I talked in my thesis about the impossibility of being ‘literate’ unless you’ve got a community in which to engage in literate practices. The same is true of intellectual activity: you can’t be an intellectual in a vacuum.

As a society, we worship at the altar of the lone genius but, in fact, that idea is fundamentally flawed. Progress and breakthroughs come through discussion and collaboration, not sitting in a darkened room by yourself with a wet tea-towel over your head, thinking very hard.

Interestingly, and importantly, Griffiths points out to the student to whom he’s replying that the life of an intellectual might seem attractive, but that it’s a long, hard road.

And lastly: Don’t do any of the things I’ve recommended unless it seems to you that you must. The world doesn’t need many intellectuals.

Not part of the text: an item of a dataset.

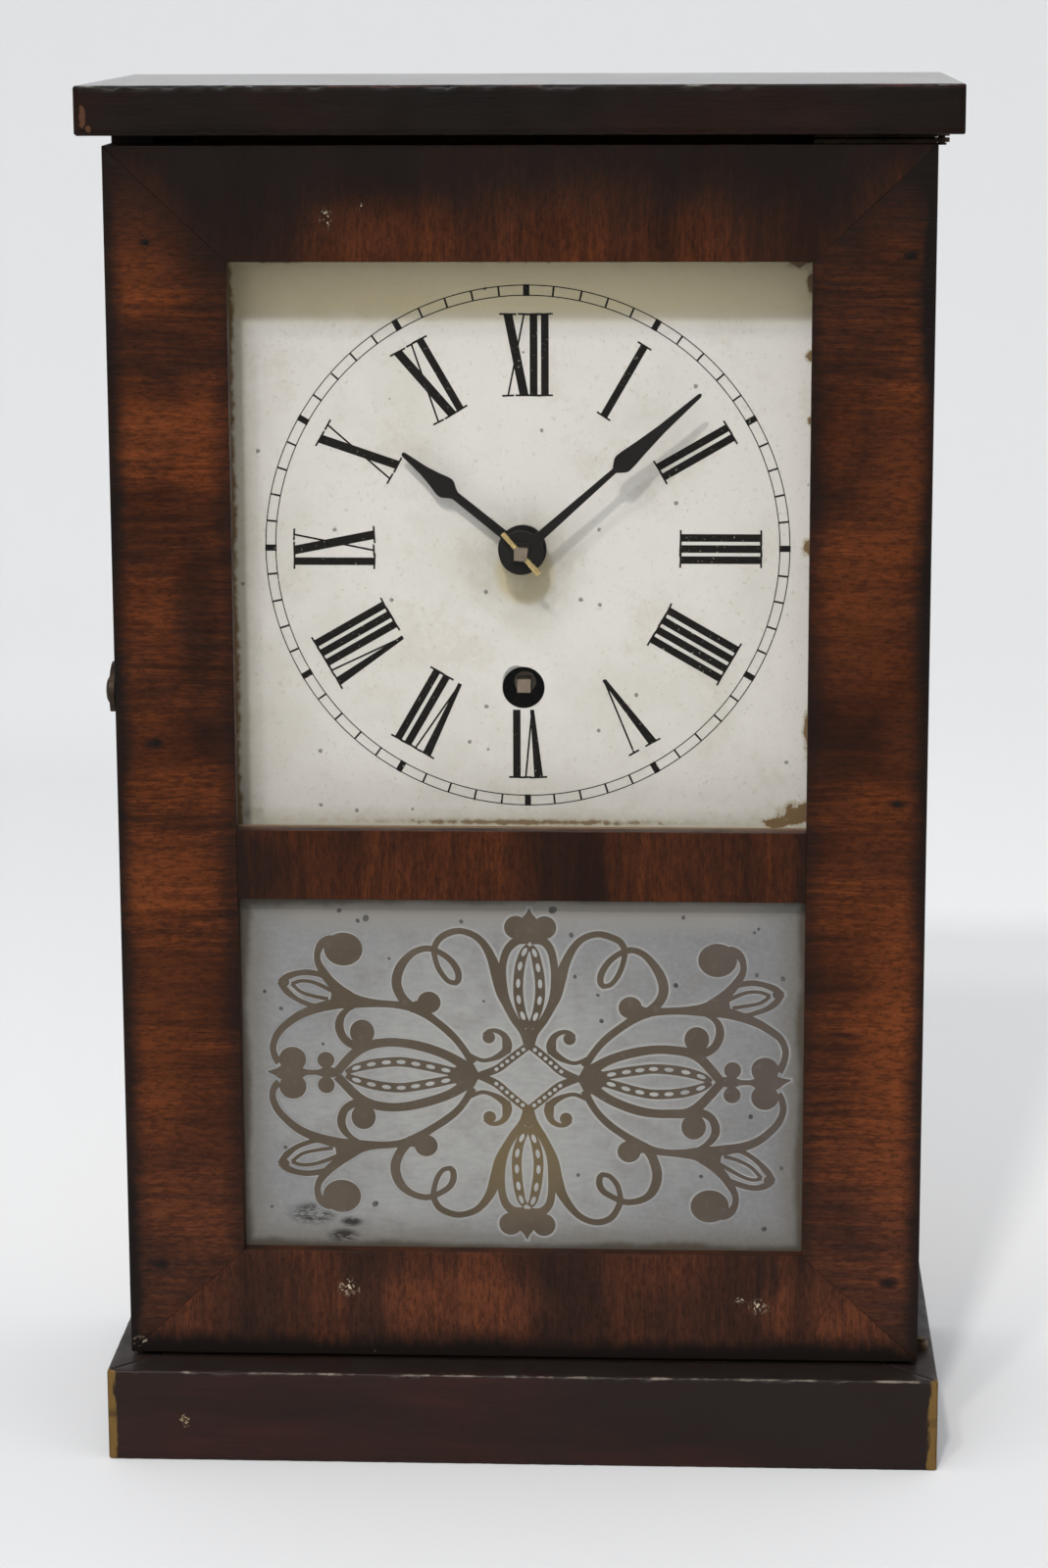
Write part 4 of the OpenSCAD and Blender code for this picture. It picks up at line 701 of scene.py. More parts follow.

Most people have neither the talent nor the taste for intellectual work, and most that is admirable and good about human life (love, self-sacrifice, justice, passion, martyrdom, hope) has little or nothing to do with what intellectuals do. Intellectual skill, and even intellectual greatness, is as likely to be accompanied by moral vice as moral virtue. And the world—certainly the American world—has little interest in and few rewards for intellectuals. The life of an intellectual is lonely, hard, and usually penurious; don’t undertake it if you hope for better than that. Don’t undertake it if you think the intellectual vocation the most important there is: It isn’t. Don’t undertake it if you have the least tincture in you of contempt or pity for those without intellectual talents: You shouldn’t. Don’t undertake it if you think it will make you a better person: It won’t. Undertake it if, and only if, nothing else seems possible.

A long read, but a rewarding one.

Source: First Things

Archives of Radical Philosophy

A quick one to note that the entire archive (1972-2018) of Radical Philosophy is now online. It describes itself as a “UK-based journal of socialist and feminist philosophy” and there’s articles in there from Pierre Bourdieu, Judith Butler, and Richard Rorty.

If nothing else, these essays and many others should upend facile notions of leftist academic philosophy as dominated by “postmodern” denials of truth, morality, freedom, and Enlightenment thought, as doctrinaire Stalinism, or little more than thought policing through dogmatic political correctness. For every argument in the pages of Radical Philosophy that might confirm certain readers’ biases, there are dozens more that will challenge their assumptions, bearing out Foucault’s observation that “philosophy cannot be an endless scrutiny of its own propositions.”